Extract each line bearing the word "frame".

- Exercise material -
--------------------------------

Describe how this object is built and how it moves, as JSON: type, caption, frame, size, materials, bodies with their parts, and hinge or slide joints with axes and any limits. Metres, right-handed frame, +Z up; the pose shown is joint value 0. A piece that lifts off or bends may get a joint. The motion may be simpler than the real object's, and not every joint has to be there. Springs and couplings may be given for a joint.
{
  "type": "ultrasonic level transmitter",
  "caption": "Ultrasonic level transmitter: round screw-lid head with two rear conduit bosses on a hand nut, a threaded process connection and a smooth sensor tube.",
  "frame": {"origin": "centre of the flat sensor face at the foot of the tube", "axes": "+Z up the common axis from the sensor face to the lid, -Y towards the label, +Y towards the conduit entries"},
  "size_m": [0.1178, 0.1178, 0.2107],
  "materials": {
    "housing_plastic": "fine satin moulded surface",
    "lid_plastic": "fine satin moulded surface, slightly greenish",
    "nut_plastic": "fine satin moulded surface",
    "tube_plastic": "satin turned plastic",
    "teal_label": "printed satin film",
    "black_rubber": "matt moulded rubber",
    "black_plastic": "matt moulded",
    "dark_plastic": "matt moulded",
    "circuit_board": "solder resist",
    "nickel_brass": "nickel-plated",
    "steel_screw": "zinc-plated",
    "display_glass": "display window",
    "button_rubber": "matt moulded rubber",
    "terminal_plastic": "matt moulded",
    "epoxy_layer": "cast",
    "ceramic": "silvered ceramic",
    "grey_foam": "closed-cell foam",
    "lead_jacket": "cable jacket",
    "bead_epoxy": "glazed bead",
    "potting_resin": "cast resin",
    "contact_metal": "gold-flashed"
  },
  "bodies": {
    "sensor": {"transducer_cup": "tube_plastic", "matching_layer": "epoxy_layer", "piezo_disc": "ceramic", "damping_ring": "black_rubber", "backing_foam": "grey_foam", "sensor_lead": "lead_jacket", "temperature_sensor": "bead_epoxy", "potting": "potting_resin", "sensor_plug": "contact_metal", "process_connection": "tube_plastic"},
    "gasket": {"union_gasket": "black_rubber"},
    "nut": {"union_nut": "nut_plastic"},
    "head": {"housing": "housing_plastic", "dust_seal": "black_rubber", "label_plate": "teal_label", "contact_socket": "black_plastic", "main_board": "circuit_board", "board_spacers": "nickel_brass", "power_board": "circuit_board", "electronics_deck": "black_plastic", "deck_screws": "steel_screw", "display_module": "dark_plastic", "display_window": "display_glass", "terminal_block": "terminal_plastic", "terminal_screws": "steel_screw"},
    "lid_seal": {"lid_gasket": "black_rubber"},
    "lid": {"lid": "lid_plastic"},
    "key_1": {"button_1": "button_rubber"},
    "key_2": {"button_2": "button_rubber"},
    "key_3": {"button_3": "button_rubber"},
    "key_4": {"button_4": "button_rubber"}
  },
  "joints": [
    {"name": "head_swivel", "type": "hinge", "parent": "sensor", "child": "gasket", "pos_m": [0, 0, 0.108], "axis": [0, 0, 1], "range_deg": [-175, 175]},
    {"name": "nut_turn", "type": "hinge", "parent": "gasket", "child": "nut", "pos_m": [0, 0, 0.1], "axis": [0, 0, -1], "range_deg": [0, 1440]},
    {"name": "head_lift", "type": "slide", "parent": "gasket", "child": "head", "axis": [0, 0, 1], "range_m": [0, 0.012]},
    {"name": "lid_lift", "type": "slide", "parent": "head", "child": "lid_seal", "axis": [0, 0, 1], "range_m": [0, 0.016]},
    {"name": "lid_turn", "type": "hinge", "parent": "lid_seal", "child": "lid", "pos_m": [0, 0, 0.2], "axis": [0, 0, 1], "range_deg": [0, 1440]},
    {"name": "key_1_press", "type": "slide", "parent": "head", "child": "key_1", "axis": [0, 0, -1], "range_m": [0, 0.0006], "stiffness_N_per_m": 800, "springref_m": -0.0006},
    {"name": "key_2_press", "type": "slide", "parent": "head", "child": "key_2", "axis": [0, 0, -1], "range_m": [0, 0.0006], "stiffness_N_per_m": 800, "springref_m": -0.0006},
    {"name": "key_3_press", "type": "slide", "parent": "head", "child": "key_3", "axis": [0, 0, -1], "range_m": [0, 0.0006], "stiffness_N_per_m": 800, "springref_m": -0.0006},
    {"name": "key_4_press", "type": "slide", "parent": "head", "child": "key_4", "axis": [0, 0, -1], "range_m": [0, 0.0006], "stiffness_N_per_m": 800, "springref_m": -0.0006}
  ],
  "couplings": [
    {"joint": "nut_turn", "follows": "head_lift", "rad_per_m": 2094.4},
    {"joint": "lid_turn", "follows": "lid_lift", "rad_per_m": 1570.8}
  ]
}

--------------------------------

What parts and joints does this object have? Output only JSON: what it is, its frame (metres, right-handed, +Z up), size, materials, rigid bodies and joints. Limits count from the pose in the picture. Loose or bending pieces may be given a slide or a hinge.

--------------------------------

- Finished answer -
Describe how this object is built and how it moves, as JSON: type, caption, frame, size, materials, bodies with their parts, and hinge or slide joints with axes and any limits. Metres, right-handed frame, +Z up; the pose shown is joint value 0. A piece that lifts off or bends may get a joint. The motion may be simpler than the real object's, and not every joint has to be there. Springs and couplings may be given for a joint.
  "frame": {"origin": "centre of the flat sensor face at the foot of the tube", "axes": "+Z up the common axis from the sensor face to the lid, -Y towards the label, +Y towards the conduit entries"},
What parts and joints does this object have? Output only JSON: what it is, its frame (metres, right-handed, +Z up), size, materials, rigid bodies and joints. Limits count from the pose in the picture. Loose or bending pieces may be given a slide or a hinge.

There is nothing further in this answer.